When choosing a type of fertilizer, it’s a good practice to use a controlled-release organic fertilizer. If you’re using slow-release pellets, don’t scatter them on the soil surface as that could cause sporadic releases. Instead, dig small holes in the soil around the tree’s trunk and bury the pellets into them. Refill the holes with soil and water. As the tree grows, you can increase the amount of fertilizer. Using fertilizer spikes is also a good option. Avoid using a liquid fertilizer unless you’re establishing a new tree. Once established, it’s best to avoid liquid fertilizers as they cause the trees to grow instantly, harming them.

Remember, overfertilization or fertilizing a newly planted tree can cause damage to the roots. Most commercial fertilizers consist of three main components: nitrogen, phosphorus, and potassium. It’s the nitrogen in them that stimulates vigorous growth in plants. Lawn fertilizers usually contain a high nitrogen level as the grasses grow quickly and are pruned or mowed often. But you can’t use the same fertilizer on a Japanese maple as it’s a slow-growing plant. Knowing this will help you better choose the fertilizer type for your tree, if and when needed.

You need well-draining soil for an Acer palmatum. Avoid wet and clayey soil. It also needs partial sun, i.e., some sun in the morning followed by afternoon shade. Excess sunlight and strong winds can damage the tree. It likes rich topsoil high in organic matter. A moderately acidic to neutral soil, ranging from 6 to 7 on a pH scale, is ideal for Japanese maples. Use a soil testing kit or pH tester probe to test the pH level of your soil and adjust it, if necessary. Lower pH levels suggest acidic soil, while the contrary suggests alkaline soil. To raise the pH level, add limestone pellets, and to lower the pH level, add sulfur, chelated iron, or aluminum sulfate to the soil.  

If your tree gets the most suitable soil, you may not need to fertilize it.

Japanese Maple Fertilizer Guide

When to Fertilize a Japanese Maple?

It’s important to apply fertilizer at the appropriate time.

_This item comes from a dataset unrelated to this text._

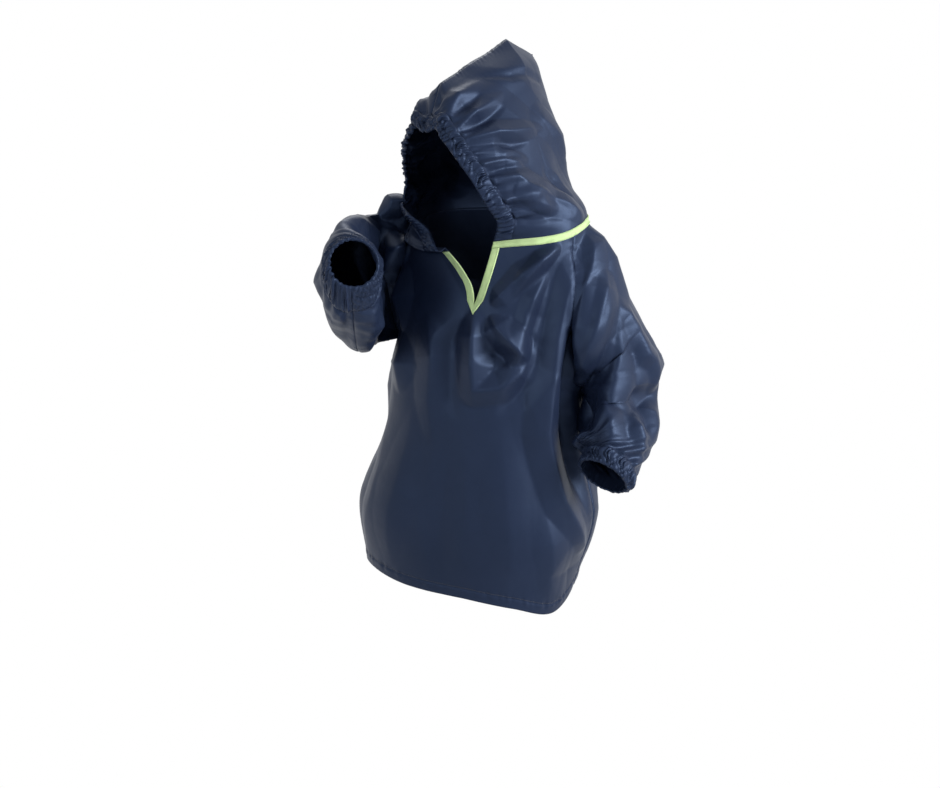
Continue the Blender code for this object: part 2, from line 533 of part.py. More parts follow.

If you have a new tree, it’s a good idea to wait until its second growing season before you begin fertilization. Typically, if your tree is fully developed, it won’t require frequent fertilizing due to the Japanese maple’s extensive root system. To find out if your tree needs feeding, you should watch its annual growth pattern.

If the twigs haven’t grown more than 6 inches in a year and the leaves are smaller, it’s best to use fertilizer. Another sign that warrants fertilization is dropping all the foliage before autumn. Japanese maples are known to change the leaf colors during the growing season. In other trees, yellowing of foliage is a sign of nutrient deficiency, but it’s a normal pattern for Acer palmatums. It helps to feed the Japanese maple in late winter or after the last freeze in spring.

To conclude, Japanese maples aren’t heavy feeders, and you should only use fertilizer if it shows the signs, as mentioned above. If your tree is healthy and you have the perfect quality of soil, you don’t need to feed it with nutrients as this tree tends to grow slowly.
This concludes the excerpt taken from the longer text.